MIME-Version: 1.0 Server: CERN/3.0 Date: Monday, 16-Dec-96 23:49:58 GMT Content-Type: text/html Content-Length: 13893 Last-Modified: Saturday, 30-Mar-96 06:08:23 GMT Homework 4

Homework 4

Handed out: Tue, Mar 6th
Due: Thu, Mar 28th

You are to find one partner for the term project, select a projet, and place a "1-page" proposal of what you want to do on the web. The proposal must address the following points: title, 1/2 "page" project description, goals, plan of attack, expected kind of results, how to determine sucess/failure, critical steps to get done soon. Create a subdir in /vol/www/Info/Courses/Current/CS516/Projects and place the proposal there. Name the file "Welcome.html".

Here are some ideas that could lead to interesting projects. Some of these are short-term, self-contained projects that could easily be accomplished within the context of a term-project. Others could eventually expand into publications, or a Meng project. If you pick a problem with a wider scope, you must be sure to isolate a piece that can be adequately addressed within the semester.

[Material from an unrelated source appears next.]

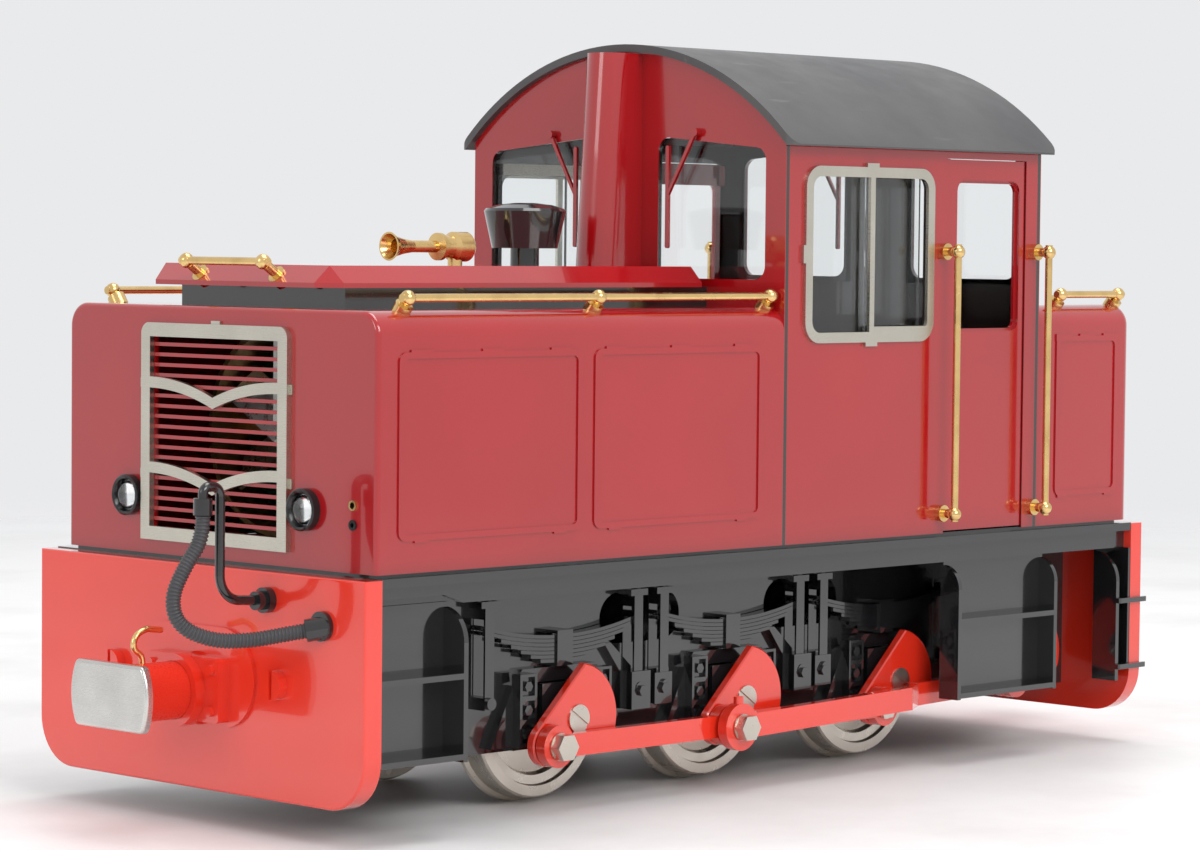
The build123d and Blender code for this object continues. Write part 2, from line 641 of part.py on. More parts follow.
def lid_solid():
    """A lid with a thin rim, bevelled edges and a triangular facet at each front corner."""
    x0, x1, w, c = DECK_REAR, DECK_FRONT, DECK_HALF, DECK_CORNER
    rim_top = DECK_Z[0] + DECK_RIM
    outline = polygon((x0, -w), (x1 - c, -w), (x1, c - w), (x1, w - c), (x1 - c, w), (x0, w))
    rim = Pos(0, 0, DECK_Z[0]) * extrude(outline, DECK_RIM)
    crown = tapered(x0, x1, w, DECK_BEVEL, rim_top, DECK_Z[1])
    for side in (-1, 1):
        front = Vector(x1, side * (w - c), rim_top)
        flank = Vector(x1 - c, side * w, rim_top)
        head = Vector(x1 - DECK_BEVEL, side * (w - DECK_BEVEL), DECK_Z[1])
        away = (flank - front).cross(head - front)
        if away.Z < 0:
            away = away * -1
        facet = Plane(origin=front, x_dir=flank - front, z_dir=away)
        crown -= facet * Pos(0, 0, 10) * Box(60, 60, 20)
    return rim + crown


def deck():
    solid = lid_solid()
    shell = solid - tapered(DECK_REAR + 1, DECK_FRONT - 4.6, 25.2, 3.0, DECK_Z[0] - 0.01, DECK_Z[1] - 1.0)
    post_hole = rod_z(1.6, 113, 116, -66.8, 0) + rod_z(2.0, 113, 116, -88.0, 0)
    save("deck", shell - post_hole)
    base = block(BONNET_REAR, -11.9, -26, 26, BONNET_TOP, DECK_Z[0])
    save("deck_base", base)
    return solid + base


def exhaust_duct(deck_solid):
    half = 5.5
    foot_z = BONNET_TOP
    head_z = 162.8
    slope = 3.3 / 50.0

    def section(z):
        depth = 13.1 + (115.0 - z) * slope
        front = BONNET_REAR + depth
        bend = front - half
        edges = [Line((BONNET_REAR, -half), (bend, -half)),
                 ThreePointArc((bend, -half), (front, 0), (bend, half)),
                 Line((bend, half), (BONNET_REAR, half)),
                 Line((BONNET_REAR, half), (BONNET_REAR, -half))]
        return Pos(0, 0, z) * make_face(edges)

    save("exhaust_duct", loft([section(foot_z), section(head_z)], ruled=True) - deck_solid)


def intake_and_horn():
    save("air_intake", spun_z(-88.0, 0, 0, (0, 113.4), (2.0, 113.4), (2.0, 115.0), (3.2, 115.0),
                              (3.2, 118.7), (7.3, 118.7), (9.1, 126.9), (8.6, 127.5), (6.0, 128.3),
                              (2.5, 128.7), (0, 128.7)))
    bell = spun_x(0, 0, 118.9, (-47.4, 3.1), (-47.4, 2.7), (-49.4, 1.6), (-53.0, 0.8), (-53.0, 0),
                  (-70.7, 0), (-70.7, 2.6), (-69.9, 3.25), (-66.0, 3.25), (-65.2, 2.4), (-63.0, 2.4),
                  (-62.4, 3.0), (-61.4, 3.0), (-61.0, 1.3), (-54.0, 1.3), (-51.2, 1.7), (-48.8, 2.3))
    foot = rod_z(1.6, 113.4, 116.4, -66.8, 0)
    save("horn", bell + foot)


# ---- brass rails --------------------------------------------------------------
RAIL_R = 0.85
BALL_R = 1.6


def stanchion(foot, ball, rod_dir):
    """A turned post with a flange at its foot and a bored ball at its head."""
    fx, fy, fz = foot
    bx, by, bz = ball
    long = math.dist(foot, ball)
    lean = tuple((b - a) / long for a, b in zip(foot, ball))
    flange_top = tuple(a + d * 1.6 for a, d in zip(foot, lean))
    under = tuple(a - d * 1.2 for a, d in zip(foot, lean))
    post = rod_between(1.05, under, ball) + rod_between(1.9, under, flange_top)
    post += Pos(bx, by, bz) * Sphere(BALL_R)
    reach = 2 * BALL_R
    tip = tuple(b + d * reach for b, d in zip(ball, rod_dir))
    tail = tuple(b - d * reach for b, d in zip(ball, rod_dir))
    return post - rod_between(RAIL_R, tail, tip)


def rail(balls):
    """A rod through its end balls, closed by a half ball at each end."""
    start, end = balls[0], balls[-1]
    long = math.dist(start, end)
    way = tuple((b - a) / long for a, b in zip(start, end))
    over = BALL_R + 0.1
    first = tuple(a - d * over for a, d in zip(start, way))
    last = tuple(b + d * over for b, d in zip(end, way))
    return rod_between(RAIL_R, first, last)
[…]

You may work in teams of two, possibly three, but there should be a clearly identifiable role for each member of the team, especially for three person teams. 1) New

High bandwidth CU-SeeMe

Couple Split-C/U-Net and Split-C/SolarisMP

Build ATM-Fast Ethernet gateway using U-Net -- at IP level and/or at U-Net level

Implement U-Net kernel endpoints and run standard IP over U-Net

Add IP packet filter to SBA-200 firmware or to Fast Ethernet

Implement Active Messages flow-control for shared fast ethernet

Implement/port parallel gdb for Split-C

Splash benchmarks

Perfect fast RPC U-Net implementation (urpc) from last year

Perfect distributed shared memory from last year

USIT 2) Instruction Set Design and Measurement

Condition codes or not, that is the question: (Suggested by David Wood) Most architectures designed in the 1960s and 1970s employ condition codes. Several of the recent RISC architectures do not, yet others do. For example, the MIPS architecture does not have condition codes, yet it has SET instructions that put the result of a comparison into a general purpose register. The RS/6000 has 8 (virtual) condition code registers, which can be set either as a side-effect of an ALU instruction, or explicitly by compare instructions. Explore the similarities and differences of these two schemes. Is one clearly better than the other? Are the differences technology dependent? As processors become increasingly integrated, which scheme will lead to the best performance?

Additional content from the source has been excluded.